* **EXERCISE DESCRIPTION**: Reproduce the full listing that appears beneath this instruction exactly.

>> start

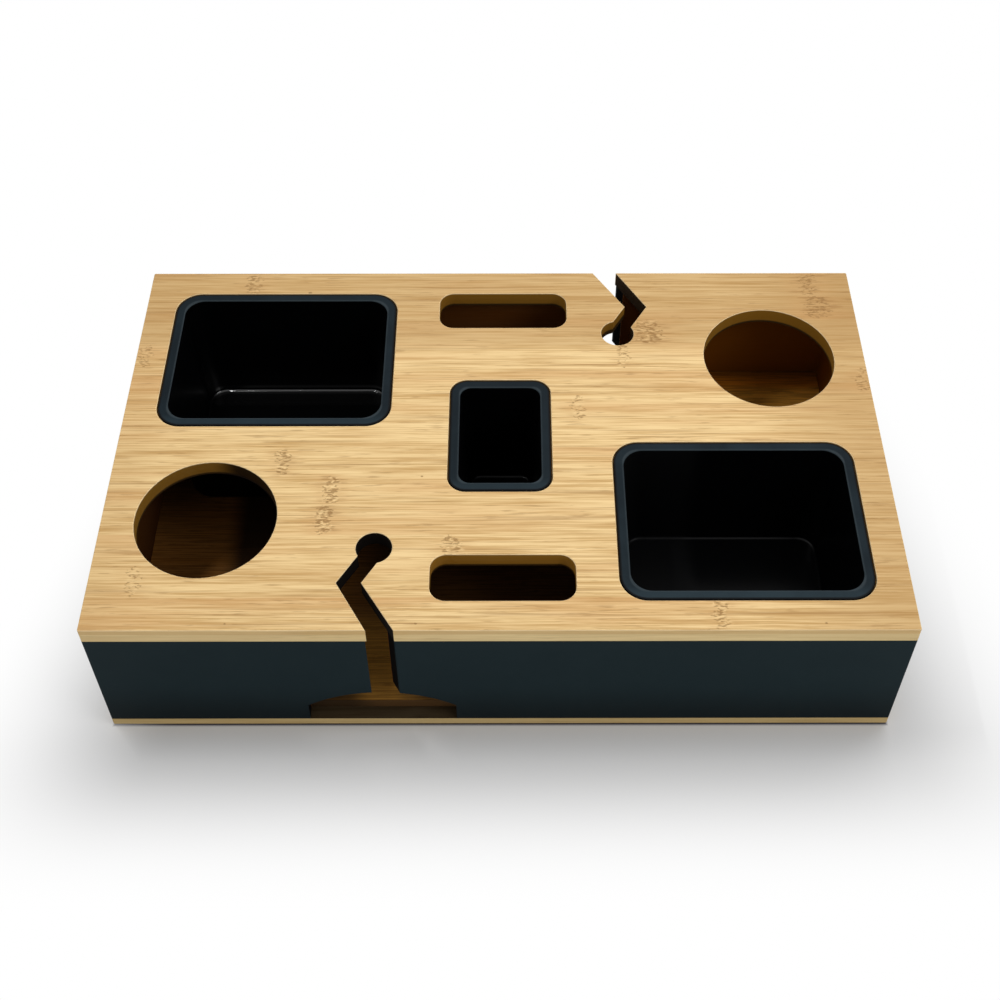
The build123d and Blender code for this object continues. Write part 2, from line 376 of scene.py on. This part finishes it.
def fleck_mask(finish, flecks):
    """Small dark spots, a little longer than they are wide."""
    ragged = finish.jitter(fleck_grain, 2.0, 0.6)
    spots = 0.0
    for right, back, half_long, strength in flecks:
        along = finish.math("DIVIDE", finish.math("SUBTRACT", finish.x, right * MM), half_long * MM)
        across = finish.math("DIVIDE", finish.math("SUBTRACT", finish.y, back * MM), half_long * 0.7 * MM)
        near = finish.math("ADD", finish.times(along, along), finish.times(across, across))
        near = finish.math("MULTIPLY_ADD", ragged, 1.6, near)
        spots = finish.math("MAXIMUM", spots, finish.ramp(near, 1.0, 0.2, 0.0, strength))
    return spots


def bamboo_colour(finish, knuckles=(), flecks=(), aged=0.0):
    """Colour and relief of a planed bamboo face whose strips run along X, aged by that share."""
    strip = strip_of(finish)
    shade = finish.add("ShaderNodeTexWhiteNoise", {"W": strip}, noise_dimensions="1D").outputs["Value"]
    slid_x = finish.math("MULTIPLY_ADD", shade, 3.0, finish.x)
    place = finish.add("ShaderNodeCombineXYZ", {0: slid_x, 1: finish.y, 2: finish.z}).outputs[0]
    patches = finish.noise(patch_grain, 2.0, 0.5, place)
    bands = finish.noise(band_grain, 3.0, 0.55, place)
    streaks = finish.noise(streak_grain, 3.0, 0.60, place)
    tone = finish.math("MULTIPLY_ADD", streaks, 0.58, finish.times(bands, 0.42))
    tone = finish.math("MULTIPLY_ADD", shade, 0.05, tone)
    colour = finish.blend(finish.ramp(tone, 0.37, 0.64), tan_bamboo, pale_bamboo)
    colour = finish.blend(finish.ramp(patches, 0.48, 0.72, 0.0, 0.55), colour, rosy_bamboo)
    fibres = finish.noise(fibre_grain, 2.0, 0.5, place)
    colour = finish.blend(finish.ramp(fibres, 0.55, 0.72, 0.0, 0.38), colour, fibre_brown)
    colour = finish.blend(aged, colour, aged_bamboo)
    clusters = finish.noise(cluster_grain, 2.0, 0.5, place)
    reach = finish.ramp(clusters, 0.35, 0.7, 0.03, 0.10)
    fine = finish.noise(dash_grain, 2.0, 0.55, place)
    dashes = finish.ramp(finish.math("ADD", fine, reach), 0.66, 0.80)
    relief = streaks
    if knuckles:
        core, fan = knuckle_masks(finish, knuckles)
        run_out = finish.ramp(finish.math("MULTIPLY_ADD", fan, 0.11, fine), 0.60, 0.74)
        dashes = finish.math("MAXIMUM", dashes, finish.times(run_out, fan))
        curls = finish.noise(curl_grain, 2.0, 0.55, distortion=0.5)
        strong = finish.math("MULTIPLY_ADD", core, 0.10, curls)
        marks = finish.times(finish.ramp(strong, 0.57, 0.68), finish.ramp(core, 0.02, 0.35))
        fresh = finish.math("MULTIPLY_ADD", aged, -1.6, 1.0)
        # The glints are painted highlights on the curled fibres
        glints = finish.times(finish.ramp(curls, 0.47, 0.37), core, fresh)
        colour = finish.blend(finish.times(fan, 0.18), colour, rosy_bamboo)
        colour = finish.blend(finish.times(marks, 0.70), colour, knuckle_brown)
        colour = finish.blend(finish.times(glints, 0.85), colour, pale_bamboo)
        relief = finish.math("MULTIPLY_ADD", marks, -1.2, relief)
    colour = finish.blend(finish.times(dashes, 0.42), colour, fibre_brown)
    if flecks:
        colour = finish.blend(fleck_mask(finish, flecks), colour, knuckle_brown)
    relief = finish.math("MULTIPLY_ADD", dashes, -0.7, relief)
    return colour, relief


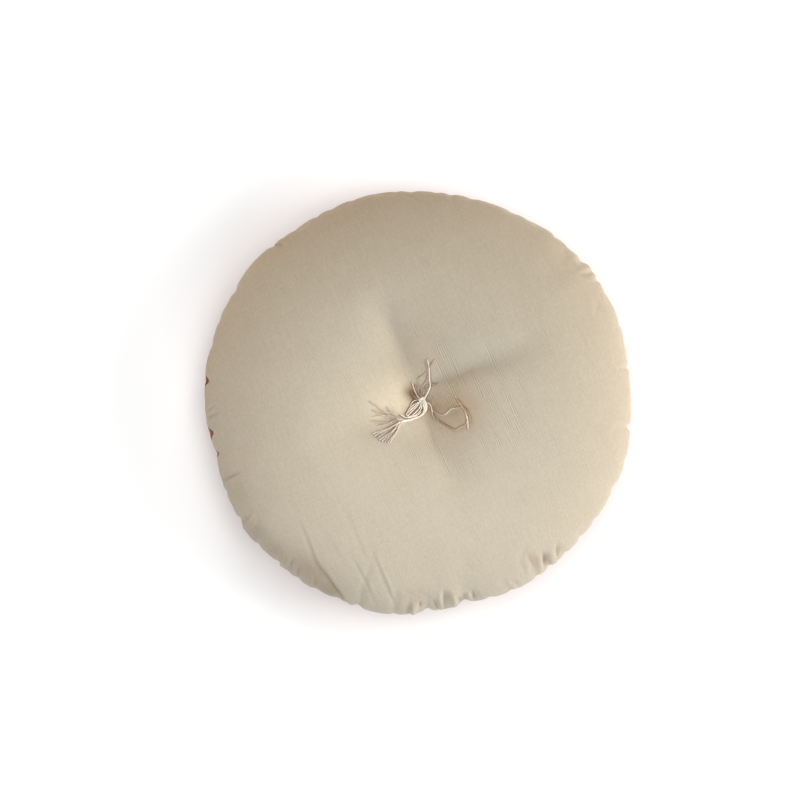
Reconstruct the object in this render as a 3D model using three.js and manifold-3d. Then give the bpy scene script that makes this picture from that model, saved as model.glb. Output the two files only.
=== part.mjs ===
// Round two-sided floor cushion: a cream face, a rust-brown back and a tied thread tuft.
// Millimetres. The cushion lies on its back: +Z is up out of the face, +X and +Y are the
// right and the top of the face seen from above. The origin is under the middle of the
// outline, on the surface that the cushion lies on.

import * as THREE from 'three';
import { mergeVertices } from 'three/addons/utils/BufferGeometryUtils.js';
import Module from 'manifold-3d';

// Driving dimensions of the filled body
const RIM_RADIUS = 199.5; // sewn rim, before its puckers and bulges
const SEAM_HEIGHT = 38; // rim seam above the floor
const SEAM_TILT = 4; // how much higher the seam is at SEAM_HIGH_SIDE
const SEAM_HIGH_SIDE = 180; // degrees, counter-clockwise from +X
const FACE_RISE = 53; // crown above the seam, before the tuft draws it in
const BACK_DROP = 45; // fall of the back below the seam, before the floor flattens it
const SIDE_FULLNESS = 3; // exponent of the side's curve, 2 is an ellipse
const BULGE = 1.6; // how far the cloth rolls out beside the seam, between two puckers
const BULGE_FROM_SEAM = 11; // distance from the seam to the top of that roll
const PUCKERED_SHARE = 0.45; // how much of the roll a pucker takes away
const PUCKER_SHARPNESS = 0.75; // of its half-width, for the fold in the middle of a pucker
const LOBE_REACH = 45; // how far up the side a broad bulge of the outline fades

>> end

* **COMPLETE RESPONSE**:
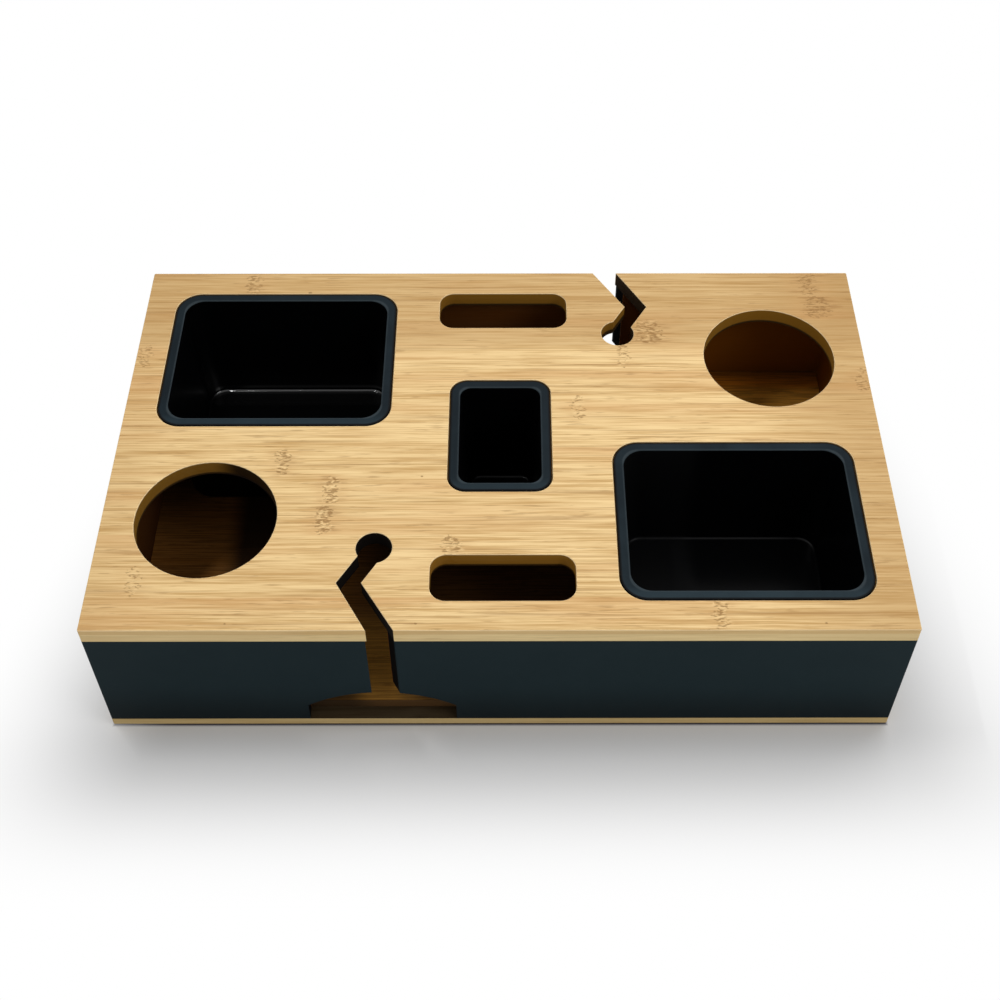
The build123d and Blender code for this object continues. Write part 2, from line 376 of scene.py on. This part finishes it.
def fleck_mask(finish, flecks):
    """Small dark spots, a little longer than they are wide."""
    ragged = finish.jitter(fleck_grain, 2.0, 0.6)
    spots = 0.0
    for right, back, half_long, strength in flecks:
        along = finish.math("DIVIDE", finish.math("SUBTRACT", finish.x, right * MM), half_long * MM)
        across = finish.math("DIVIDE", finish.math("SUBTRACT", finish.y, back * MM), half_long * 0.7 * MM)
        near = finish.math("ADD", finish.times(along, along), finish.times(across, across))
        near = finish.math("MULTIPLY_ADD", ragged, 1.6, near)
        spots = finish.math("MAXIMUM", spots, finish.ramp(near, 1.0, 0.2, 0.0, strength))
    return spots


def bamboo_colour(finish, knuckles=(), flecks=(), aged=0.0):
    """Colour and relief of a planed bamboo face whose strips run along X, aged by that share."""
    strip = strip_of(finish)
    shade = finish.add("ShaderNodeTexWhiteNoise", {"W": strip}, noise_dimensions="1D").outputs["Value"]
    slid_x = finish.math("MULTIPLY_ADD", shade, 3.0, finish.x)
    place = finish.add("ShaderNodeCombineXYZ", {0: slid_x, 1: finish.y, 2: finish.z}).outputs[0]
    patches = finish.noise(patch_grain, 2.0, 0.5, place)
    bands = finish.noise(band_grain, 3.0, 0.55, place)
    streaks = finish.noise(streak_grain, 3.0, 0.60, place)
    tone = finish.math("MULTIPLY_ADD", streaks, 0.58, finish.times(bands, 0.42))
    tone = finish.math("MULTIPLY_ADD", shade, 0.05, tone)
    colour = finish.blend(finish.ramp(tone, 0.37, 0.64), tan_bamboo, pale_bamboo)
    colour = finish.blend(finish.ramp(patches, 0.48, 0.72, 0.0, 0.55), colour, rosy_bamboo)
    fibres = finish.noise(fibre_grain, 2.0, 0.5, place)
    colour = finish.blend(finish.ramp(fibres, 0.55, 0.72, 0.0, 0.38), colour, fibre_brown)
    colour = finish.blend(aged, colour, aged_bamboo)
    clusters = finish.noise(cluster_grain, 2.0, 0.5, place)
    reach = finish.ramp(clusters, 0.35, 0.7, 0.03, 0.10)
    fine = finish.noise(dash_grain, 2.0, 0.55, place)
    dashes = finish.ramp(finish.math("ADD", fine, reach), 0.66, 0.80)
    relief = streaks
    if knuckles:
        core, fan = knuckle_masks(finish, knuckles)
        run_out = finish.ramp(finish.math("MULTIPLY_ADD", fan, 0.11, fine), 0.60, 0.74)
        dashes = finish.math("MAXIMUM", dashes, finish.times(run_out, fan))
        curls = finish.noise(curl_grain, 2.0, 0.55, distortion=0.5)
        strong = finish.math("MULTIPLY_ADD", core, 0.10, curls)
        marks = finish.times(finish.ramp(strong, 0.57, 0.68), finish.ramp(core, 0.02, 0.35))
        fresh = finish.math("MULTIPLY_ADD", aged, -1.6, 1.0)
        # The glints are painted highlights on the curled fibres
        glints = finish.times(finish.ramp(curls, 0.47, 0.37), core, fresh)
        colour = finish.blend(finish.times(fan, 0.18), colour, rosy_bamboo)
        colour = finish.blend(finish.times(marks, 0.70), colour, knuckle_brown)
        colour = finish.blend(finish.times(glints, 0.85), colour, pale_bamboo)
        relief = finish.math("MULTIPLY_ADD", marks, -1.2, relief)
    colour = finish.blend(finish.times(dashes, 0.42), colour, fibre_brown)
    if flecks:
        colour = finish.blend(fleck_mask(finish, flecks), colour, knuckle_brown)
    relief = finish.math("MULTIPLY_ADD", dashes, -0.7, relief)
    return colour, relief


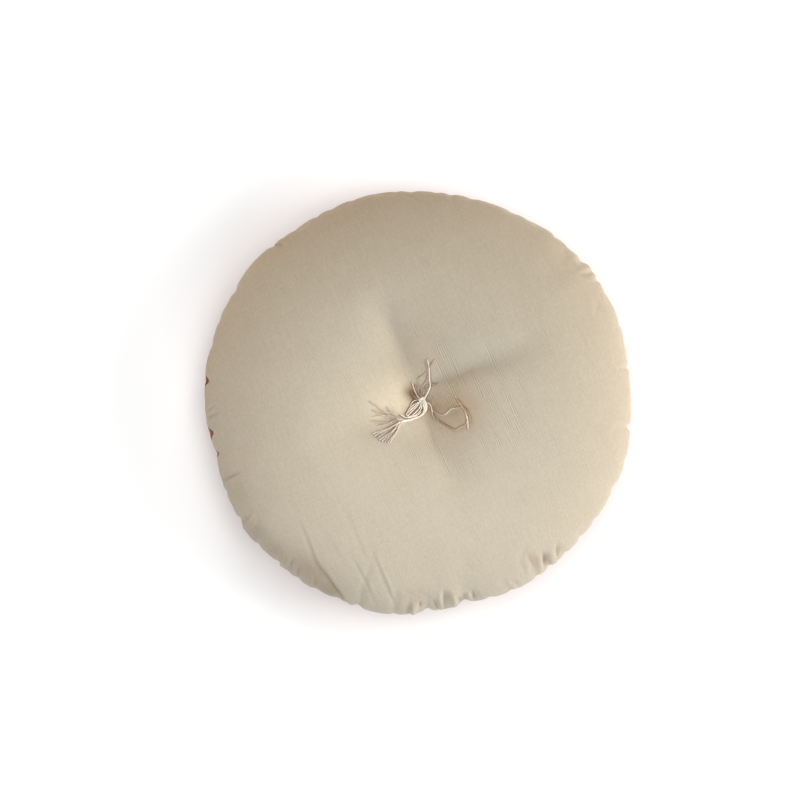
Reconstruct the object in this render as a 3D model using three.js and manifold-3d. Then give the bpy scene script that makes this picture from that model, saved as model.glb. Output the two files only.
=== part.mjs ===
// Round two-sided floor cushion: a cream face, a rust-brown back and a tied thread tuft.
// Millimetres. The cushion lies on its back: +Z is up out of the face, +X and +Y are the
// right and the top of the face seen from above. The origin is under the middle of the
// outline, on the surface that the cushion lies on.

import * as THREE from 'three';
import { mergeVertices } from 'three/addons/utils/BufferGeometryUtils.js';
import Module from 'manifold-3d';

// Driving dimensions of the filled body
const RIM_RADIUS = 199.5; // sewn rim, before its puckers and bulges
const SEAM_HEIGHT = 38; // rim seam above the floor
const SEAM_TILT = 4; // how much higher the seam is at SEAM_HIGH_SIDE
const SEAM_HIGH_SIDE = 180; // degrees, counter-clockwise from +X
const FACE_RISE = 53; // crown above the seam, before the tuft draws it in
const BACK_DROP = 45; // fall of the back below the seam, before the floor flattens it
const SIDE_FULLNESS = 3; // exponent of the side's curve, 2 is an ellipse
const BULGE = 1.6; // how far the cloth rolls out beside the seam, between two puckers
const BULGE_FROM_SEAM = 11; // distance from the seam to the top of that roll
const PUCKERED_SHARE = 0.45; // how much of the roll a pucker takes away
const PUCKER_SHARPNESS = 0.75; // of its half-width, for the fold in the middle of a pucker
const LOBE_REACH = 45; // how far up the side a broad bulge of the outline fades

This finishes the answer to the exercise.